Décor throughout is simpler than in some other branches. The walls are a light blue, sometimes with very broad bands of pale grey and white. The orange wall behind the meat counter is the only bright colour. Cabinets and display stands are finished in white or dark blue and the floor is a flecked cream terrazzo. Several customers approved of the airy, clean impression that this gives. They also liked the simple layout and clear directional signs.
Brighton has a modern image even in little things, like the twenty-four-hour timing used in announcing its trading hours. Normal hours will be 09.00 to 18.00 with late trading on Friday until 20.00 and an early start on Saturday morning at 08.30 to compensate for a slightly earlier closing at 17.30. Half day will be Thursday.

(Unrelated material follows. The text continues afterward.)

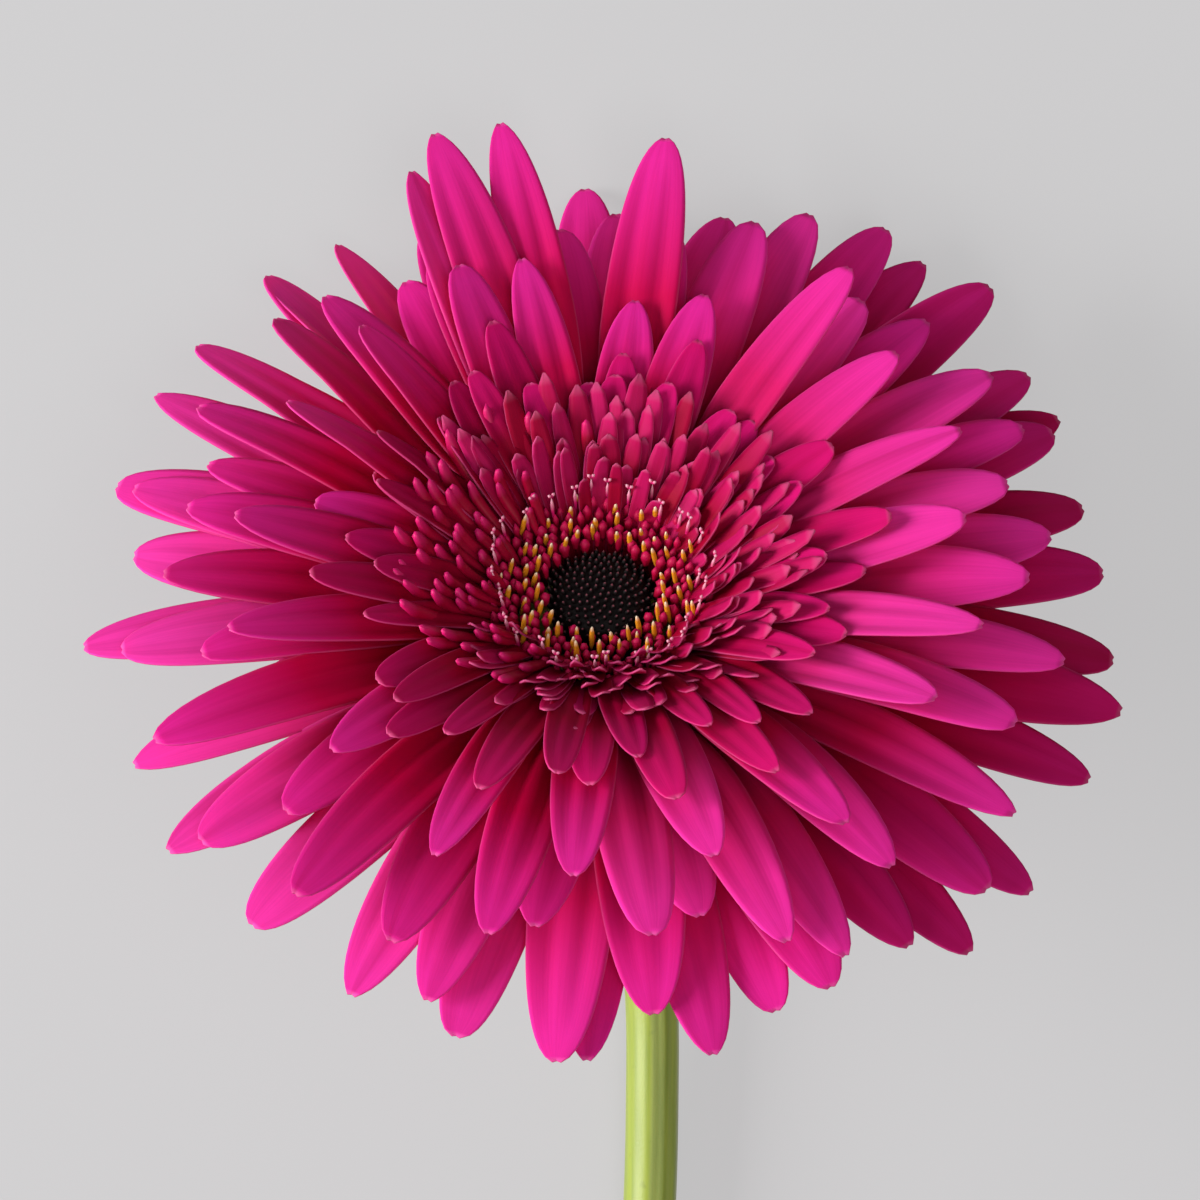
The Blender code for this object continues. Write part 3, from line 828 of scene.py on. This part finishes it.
class GERBERA_OT_bracts(bpy.types.Operator):
    """Build the two rings of pointed bracts under the head"""
    bl_idname = "gerbera.bracts"
    bl_label = "Bracts"

    def execute(self, context):
        sizes = context.scene.gerbera_sizes
        colours = context.scene.gerbera_colours
        # Bracts: tough matt green leaves with a crimson point
        material = tipped_material("gerbera_bract", colours.bract, colours.trans_foot, 0.6, 0.93)
        rings = (("inner_bracts", "involucre_inner_bracts", INNER_BRACTS, 24),
                 ("outer_bracts", "involucre_outer_bracts", OUTER_BRACTS, 18))
        for name, node, wall, count in rings:
            bm = bmesh.new()
            layers = value_layers(bm)
            for i in range(count):
                sheet = bmesh.ops.create_grid(bm, x_segments=6, y_segments=10, size=0.5)
                for vert in sheet["verts"]:
                    share = vert.co.y + 0.5
                    side = vert.co.x * 2
                    radius, height = wall_point(wall, share)
                    taper = min(1.0, 2.2 * (1.02 - share)) ** 0.8
                    azimuth = 2 * pi * (i + 0.5 + 0.56 * side * taper) / count
                    keel = 0.22 * (1 - abs(side)) * (1 if i % 2 else 1.7)
                    vert.co = head_point(radius + keel, azimuth, height) * MM
                    vert[layers["along"]] = share
                    vert[layers["across"]] = side
                    vert[layers["tone"]] = 0.5 + 0.4 * sin(2.3 * i)
            thicken(bm, sizes.bract_thickness)
            finish_piece(context, name, bm, material, [node])
        return {"FINISHED"}


class GERBERA_OT_stem(bpy.types.Operator):
    """Build the receptacle, neck and ribbed stem with its cut end"""
    bl_idname = "gerbera.stem"
    bl_label = "Stem and receptacle"

    # Steps of the cut end, from the skin's rim to the sunk middle: depth and inset in millimetres
    CUT_STEPS = ((0.0, 0.55), (-0.25, 0.3), (-0.15, 0.9))

    def execute(self, context):
        sizes = context.scene.gerbera_sizes
        colours = context.scene.gerbera_colours
        curve = bpy.data.curves.new("stem_sweep", "CURVE")
        curve.dimensions = "3D"
        curve.bevel_depth = MM
        curve.bevel_resolution = 22
        curve.resolution_u = 14
        spline = curve.splines.new("BEZIER")
        spline.radius_interpolation = "LINEAR"
        spline.bezier_points.add(len(RECEPTACLE) + len(STEM) - 1)
        stations = [(HEAD @ Vector((0, 0, -depth * MM)), radius) for depth, radius in RECEPTACLE]
        stations += [(Vector((x, y, z)) * MM + STEM_SHIFT, radius) for x, y, z, radius in STEM]
        for index, (knot, (spot, radius)) in enumerate(zip(spline.bezier_points, stations)):
            straight = index < len(RECEPTACLE) - 1
            knot.co = spot
            knot.radius = radius
            knot.handle_left_type = knot.handle_right_type = "VECTOR" if straight else "AUTO"
        sweep = bpy.data.objects.new("stem_sweep", curve)
        context.scene.collection.objects.link(sweep)
        context.view_layer.update()
        mesh = bpy.data.meshes.new_from_object(sweep.evaluated_get(context.evaluated_depsgraph_get()))
        bpy.data.objects.remove(sweep)

        bm = bmesh.new()
        bm.from_mesh(mesh)
        bpy.data.meshes.remove(mesh)
        cut = bm.verts.layers.float.new("cut")
        bm.normal_update()
        # Ribs run along the stem, since only the direction round it moves their wave
        for vert in bm.verts:
            around = vert.normal.x * 9 + vert.normal.z * 7
            vert.co += vert.normal * sizes.stem_rib * sin(around)
        caps = bmesh.ops.holes_fill(bm, edges=[edge for edge in bm.edges if edge.is_boundary])["faces"]
        end = max(caps, key=lambda face: face.calc_center_median().y)
        for depth, inset in self.CUT_STEPS:
            bmesh.ops.inset_region(bm, faces=[end], thickness=inset * MM, depth=depth * MM)
            for vert in end.verts:
                vert[cut] = 1.0
        bmesh.ops.recalc_face_normals(bm, faces=bm.faces)
        material = stem_material(colours.stem_light, colours.stem_dark, colours.pith)
        finish_piece(context, "stem_body", bm, material, ["stem_and_receptacle"],
                     Matrix.Identity(4))
        return {"FINISHED"}


def add_lamp(context, name, offset, target, size, power):
    """A square area lamp that stands at an offset from its target and points at it."""
    lamp = bpy.data.lights.new(name, "AREA")
    lamp.size = size
    lamp.energy = power
    holder = bpy.data.objects.new(name, lamp)
    place = target + Vector(offset)
    holder.location = place
    holder.rotation_euler = (target - place).to_track_quat("-Z", "Y").to_euler()
    context.scene.collection.objects.link(holder)


class GERBERA_OT_stage(bpy.types.Operator):
    """Build the pale floor, the soft light and the camera that looks straight down"""
    bl_idname = "gerbera.stage"
    bl_label = "Stage"

    FLOOR_SIZE = 3.0
    # The lamps' places from the middle of the face, and their sizes
    KEY_PLACE, KEY_SIZE = (0.95, -0.03, 0.42), 0.5
    FILL_PLACE, FILL_SIZE = (-0.2, 0.25, 0.9), 0.6

    def execute(self, context):
        scene = context.scene
        stage = scene.gerbera_stage
        scene.view_settings.view_transform = "Standard"
        face = HEAD @ Vector((0, 0, DISC_LEVEL * MM))

        bm = bmesh.new()
        bmesh.ops.create_grid(bm, x_segments=2, y_segments=2, size=self.FLOOR_SIZE)
        mesh = bpy.data.meshes.new("floor")
        bm.to_mesh(mesh)
        bm.free()
        floor = bpy.data.objects.new("floor", mesh)
        scene.collection.objects.link(floor)
        # Matt paper, shown partly as its own even colour so that the flower's shadow stays faint
        material, output = new_material("matt_paper_floor")
        paper = (*scene.gerbera_colours.floor, 1)
        surface = add_node(material, "ShaderNodeBsdfPrincipled",
                           {"Base Color": paper, "Roughness": 0.9, "Specular IOR Level": 0.1})
        even = add_node(material, "ShaderNodeEmission", {"Color": paper, "Strength": 1.0})
        rays = add_node(material, "ShaderNodeLightPath").outputs
        seen = add_node(material, "ShaderNodeMath", {"operation": "MAXIMUM"},
                        {0: rays["Is Camera Ray"], 1: rays["Is Glossy Ray"]}).outputs[0]
        seen = add_node(material, "ShaderNodeMath", {"operation": "MAXIMUM"},
                        {0: seen, 1: rays["Is Transmission Ray"]}).outputs[0]
        share = add_node(material, "ShaderNodeMath", {"operation": "MULTIPLY", 1: stage.floor_glow},
                         {0: seen}).outputs[0]
        blend = add_node(material, "ShaderNodeMixShader", {},
                         {0: share, 1: surface.outputs[0], 2: even.outputs[0]})
        material.node_tree.links.new(blend.outputs[0], output.inputs["Surface"])
        mesh.materials.append(material)

        world = bpy.data.worlds.new("soft_room")
        world.use_nodes = True
        sky = world.node_tree.nodes["Background"].inputs
        sky["Color"].default_value = (1, 1, 1, 1)
        sky["Strength"].default_value = stage.sky_level
        scene.world = world
        add_lamp(context, "key_lamp", self.KEY_PLACE, face, self.KEY_SIZE, stage.key_power)
        add_lamp(context, "fill_lamp", self.FILL_PLACE, face, self.FILL_SIZE, stage.fill_power)

        camera = bpy.data.cameras.new("camera")
        camera.sensor_width = 36
        camera.lens = camera.sensor_width * stage.camera_height / stage.frame_width
        holder = bpy.data.objects.new("camera", camera)
        holder.location = face + Vector((0, stage.frame_drop, stage.camera_height))
        holder.rotation_euler = (0, 0, pi)
        scene.collection.objects.link(holder)
        scene.camera = holder
        return {"FINISHED"}


class GERBERA_PT_panel(bpy.types.Panel):
    """Buttons for the flower's pieces"""
    bl_label = "Cut gerbera"
    bl_idname = "GERBERA_PT_panel"
    bl_space_type = "VIEW_3D"
    bl_region_type = "UI"
    bl_category = "Gerbera"

    def draw(self, context):
        for operator in OPERATORS:
            self.layout.operator(operator.bl_idname)
        scene = context.scene
        for group in (scene.gerbera_sizes, scene.gerbera_colours, scene.gerbera_stage):
            for name in group.bl_rna.properties.keys():
                if name not in ("rna_type", "name"):
                    self.layout.prop(group, name)


OPERATORS = (
    GERBERA_OT_stem,
    GERBERA_OT_bracts,
    GERBERA_OT_single_florets,
    GERBERA_OT_ray_rows,
    GERBERA_OT_trans_florets,
    GERBERA_OT_disc_florets,
    GERBERA_OT_disc_buds,
    GERBERA_OT_stage,
)
CLASSES = (FlowerSizes, FlowerColours, StageSettings, *OPERATORS, GERBERA_PT_panel)


def register():
    for item in CLASSES:
        bpy.utils.register_class(item)
    bpy.types.Scene.gerbera_sizes = bpy.props.PointerProperty(type=FlowerSizes)
    bpy.types.Scene.gerbera_colours = bpy.props.PointerProperty(type=FlowerColours)
    bpy.types.Scene.gerbera_stage = bpy.props.PointerProperty(type=StageSettings)


def unregister():
    del bpy.types.Scene.gerbera_stage
    del bpy.types.Scene.gerbera_colours
    del bpy.types.Scene.gerbera_sizes
    for item in reversed(CLASSES):
        bpy.utils.unregister_class(item)


def main():
    register()
    bpy.ops.gerbera.stem()
    bpy.ops.gerbera.bracts()
    bpy.ops.gerbera.single_florets()
    bpy.ops.gerbera.ray_rows()
    bpy.ops.gerbera.trans_florets()
    bpy.ops.gerbera.disc_florets()
    bpy.ops.gerbera.disc_buds()
    bpy.ops.gerbera.stage()


if __name__ == "__main__":
    main()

Behind the scenes is a big warehouse, connected with the selling by three hoists. Meat, fish and greengrocery each have their own preparation rooms. Upstairs, there is a dining-cum-rest room for Partners with a kitchen which will be able to provide them with a cooked lunch.
Over the past few weeks there has not been much opportunity for resting, however. Right up to the last moment, Partners were altering prices for instance, so as to live up to their aim of never knowingly being undersold. Comparative shoppers had come form the Intelligence Department in London, to help them off to a good start, and had found some under sales.
Waitrose colleagues had sent greetings telegrams for the opening. The management and staff of Plummers, the Debenhams department store opposite sent a large bouquet which graced the cheese bar. There was no formal expression of good wishes from sixteen thousand odd co-owners throughout the country – Brighton Partners will take that as read, if the pace of trading allows them to do it.”
Edited excerpt from The Gazette 26th March 1966, Vol 48 No 8.